- _TASK GOAL_: Set down the material once more, exactly as it appears.

- _GIVEN MATERIAL_:
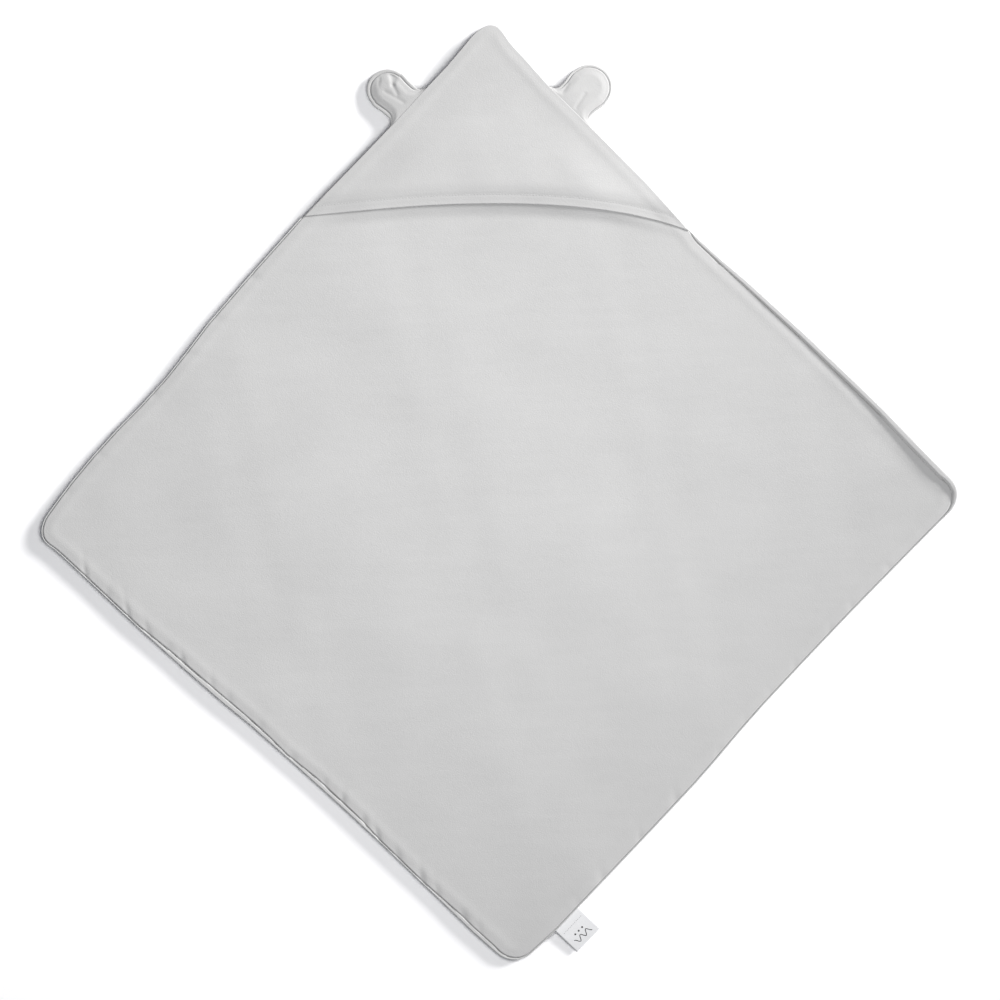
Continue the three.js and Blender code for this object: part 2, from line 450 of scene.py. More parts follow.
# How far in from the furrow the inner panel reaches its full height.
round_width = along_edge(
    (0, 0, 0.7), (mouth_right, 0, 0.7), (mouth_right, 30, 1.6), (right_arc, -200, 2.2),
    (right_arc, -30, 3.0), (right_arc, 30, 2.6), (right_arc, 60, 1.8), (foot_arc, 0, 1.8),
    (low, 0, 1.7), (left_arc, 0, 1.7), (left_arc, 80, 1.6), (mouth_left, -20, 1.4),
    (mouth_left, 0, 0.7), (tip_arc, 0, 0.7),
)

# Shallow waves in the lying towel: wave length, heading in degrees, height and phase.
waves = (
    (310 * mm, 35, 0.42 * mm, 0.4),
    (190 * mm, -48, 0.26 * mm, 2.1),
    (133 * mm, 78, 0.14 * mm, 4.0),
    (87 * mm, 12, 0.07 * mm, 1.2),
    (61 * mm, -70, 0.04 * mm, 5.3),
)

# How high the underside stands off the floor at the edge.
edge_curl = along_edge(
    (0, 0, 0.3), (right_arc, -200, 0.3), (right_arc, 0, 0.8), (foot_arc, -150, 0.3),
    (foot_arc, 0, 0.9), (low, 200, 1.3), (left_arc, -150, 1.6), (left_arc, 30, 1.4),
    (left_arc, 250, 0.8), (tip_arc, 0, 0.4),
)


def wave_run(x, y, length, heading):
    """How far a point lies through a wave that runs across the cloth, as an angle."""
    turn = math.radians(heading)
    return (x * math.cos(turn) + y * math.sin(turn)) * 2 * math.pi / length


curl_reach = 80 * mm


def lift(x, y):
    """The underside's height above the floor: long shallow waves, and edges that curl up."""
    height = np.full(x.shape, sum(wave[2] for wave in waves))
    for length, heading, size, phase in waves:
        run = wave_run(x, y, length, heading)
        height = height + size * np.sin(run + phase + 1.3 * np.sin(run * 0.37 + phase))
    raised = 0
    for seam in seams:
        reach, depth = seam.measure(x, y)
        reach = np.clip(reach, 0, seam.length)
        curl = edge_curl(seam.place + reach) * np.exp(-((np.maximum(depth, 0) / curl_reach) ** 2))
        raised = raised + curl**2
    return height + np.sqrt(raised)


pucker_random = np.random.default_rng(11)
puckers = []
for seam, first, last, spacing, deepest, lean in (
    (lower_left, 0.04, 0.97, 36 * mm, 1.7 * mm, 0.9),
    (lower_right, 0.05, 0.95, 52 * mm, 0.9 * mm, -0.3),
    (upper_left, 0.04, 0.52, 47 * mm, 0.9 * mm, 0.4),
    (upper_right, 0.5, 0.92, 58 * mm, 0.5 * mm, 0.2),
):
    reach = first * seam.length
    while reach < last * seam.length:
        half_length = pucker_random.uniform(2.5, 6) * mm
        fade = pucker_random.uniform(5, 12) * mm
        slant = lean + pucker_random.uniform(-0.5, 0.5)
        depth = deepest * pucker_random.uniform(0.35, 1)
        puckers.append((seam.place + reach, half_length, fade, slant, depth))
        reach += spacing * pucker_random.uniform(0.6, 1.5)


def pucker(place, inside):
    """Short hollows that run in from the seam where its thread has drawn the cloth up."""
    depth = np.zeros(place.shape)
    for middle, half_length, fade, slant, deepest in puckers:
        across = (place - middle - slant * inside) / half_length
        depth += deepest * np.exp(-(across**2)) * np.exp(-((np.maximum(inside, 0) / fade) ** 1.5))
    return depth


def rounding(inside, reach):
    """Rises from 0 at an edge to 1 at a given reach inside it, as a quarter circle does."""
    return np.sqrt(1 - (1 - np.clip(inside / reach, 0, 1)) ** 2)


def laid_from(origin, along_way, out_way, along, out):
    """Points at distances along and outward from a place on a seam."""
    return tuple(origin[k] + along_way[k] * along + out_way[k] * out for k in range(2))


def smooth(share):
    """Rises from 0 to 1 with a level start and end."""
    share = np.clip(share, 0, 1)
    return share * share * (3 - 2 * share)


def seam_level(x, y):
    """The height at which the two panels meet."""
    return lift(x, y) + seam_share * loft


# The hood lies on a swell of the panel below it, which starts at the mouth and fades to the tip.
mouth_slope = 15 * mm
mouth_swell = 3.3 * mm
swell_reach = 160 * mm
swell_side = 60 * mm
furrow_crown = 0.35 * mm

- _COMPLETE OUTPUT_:
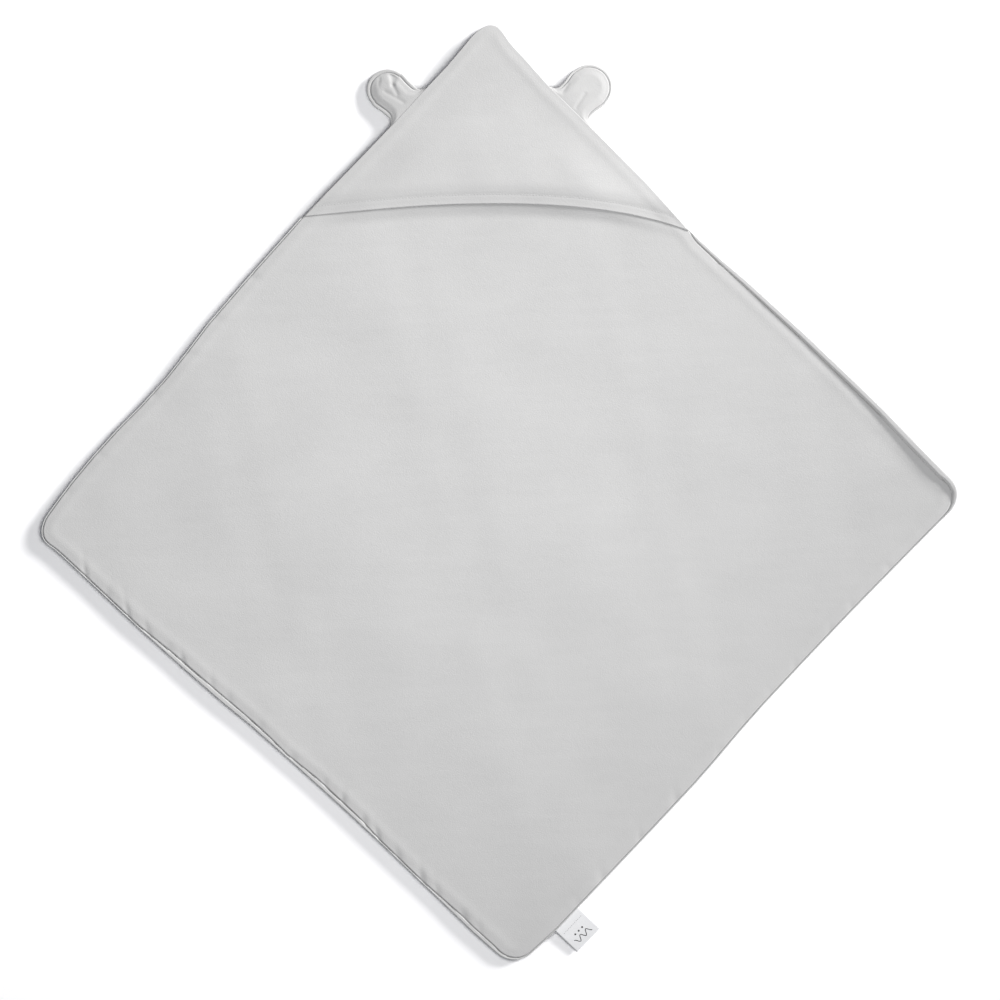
Continue the three.js and Blender code for this object: part 2, from line 450 of scene.py. More parts follow.
# How far in from the furrow the inner panel reaches its full height.
round_width = along_edge(
    (0, 0, 0.7), (mouth_right, 0, 0.7), (mouth_right, 30, 1.6), (right_arc, -200, 2.2),
    (right_arc, -30, 3.0), (right_arc, 30, 2.6), (right_arc, 60, 1.8), (foot_arc, 0, 1.8),
    (low, 0, 1.7), (left_arc, 0, 1.7), (left_arc, 80, 1.6), (mouth_left, -20, 1.4),
    (mouth_left, 0, 0.7), (tip_arc, 0, 0.7),
)

# Shallow waves in the lying towel: wave length, heading in degrees, height and phase.
waves = (
    (310 * mm, 35, 0.42 * mm, 0.4),
    (190 * mm, -48, 0.26 * mm, 2.1),
    (133 * mm, 78, 0.14 * mm, 4.0),
    (87 * mm, 12, 0.07 * mm, 1.2),
    (61 * mm, -70, 0.04 * mm, 5.3),
)

# How high the underside stands off the floor at the edge.
edge_curl = along_edge(
    (0, 0, 0.3), (right_arc, -200, 0.3), (right_arc, 0, 0.8), (foot_arc, -150, 0.3),
    (foot_arc, 0, 0.9), (low, 200, 1.3), (left_arc, -150, 1.6), (left_arc, 30, 1.4),
    (left_arc, 250, 0.8), (tip_arc, 0, 0.4),
)


def wave_run(x, y, length, heading):
    """How far a point lies through a wave that runs across the cloth, as an angle."""
    turn = math.radians(heading)
    return (x * math.cos(turn) + y * math.sin(turn)) * 2 * math.pi / length


curl_reach = 80 * mm


def lift(x, y):
    """The underside's height above the floor: long shallow waves, and edges that curl up."""
    height = np.full(x.shape, sum(wave[2] for wave in waves))
    for length, heading, size, phase in waves:
        run = wave_run(x, y, length, heading)
        height = height + size * np.sin(run + phase + 1.3 * np.sin(run * 0.37 + phase))
    raised = 0
    for seam in seams:
        reach, depth = seam.measure(x, y)
        reach = np.clip(reach, 0, seam.length)
        curl = edge_curl(seam.place + reach) * np.exp(-((np.maximum(depth, 0) / curl_reach) ** 2))
        raised = raised + curl**2
    return height + np.sqrt(raised)


pucker_random = np.random.default_rng(11)
puckers = []
for seam, first, last, spacing, deepest, lean in (
    (lower_left, 0.04, 0.97, 36 * mm, 1.7 * mm, 0.9),
    (lower_right, 0.05, 0.95, 52 * mm, 0.9 * mm, -0.3),
    (upper_left, 0.04, 0.52, 47 * mm, 0.9 * mm, 0.4),
    (upper_right, 0.5, 0.92, 58 * mm, 0.5 * mm, 0.2),
):
    reach = first * seam.length
    while reach < last * seam.length:
        half_length = pucker_random.uniform(2.5, 6) * mm
        fade = pucker_random.uniform(5, 12) * mm
        slant = lean + pucker_random.uniform(-0.5, 0.5)
        depth = deepest * pucker_random.uniform(0.35, 1)
        puckers.append((seam.place + reach, half_length, fade, slant, depth))
        reach += spacing * pucker_random.uniform(0.6, 1.5)


def pucker(place, inside):
    """Short hollows that run in from the seam where its thread has drawn the cloth up."""
    depth = np.zeros(place.shape)
    for middle, half_length, fade, slant, deepest in puckers:
        across = (place - middle - slant * inside) / half_length
        depth += deepest * np.exp(-(across**2)) * np.exp(-((np.maximum(inside, 0) / fade) ** 1.5))
    return depth


def rounding(inside, reach):
    """Rises from 0 at an edge to 1 at a given reach inside it, as a quarter circle does."""
    return np.sqrt(1 - (1 - np.clip(inside / reach, 0, 1)) ** 2)


def laid_from(origin, along_way, out_way, along, out):
    """Points at distances along and outward from a place on a seam."""
    return tuple(origin[k] + along_way[k] * along + out_way[k] * out for k in range(2))


def smooth(share):
    """Rises from 0 to 1 with a level start and end."""
    share = np.clip(share, 0, 1)
    return share * share * (3 - 2 * share)


def seam_level(x, y):
    """The height at which the two panels meet."""
    return lift(x, y) + seam_share * loft


# The hood lies on a swell of the panel below it, which starts at the mouth and fades to the tip.
mouth_slope = 15 * mm
mouth_swell = 3.3 * mm
swell_reach = 160 * mm
swell_side = 60 * mm
furrow_crown = 0.35 * mm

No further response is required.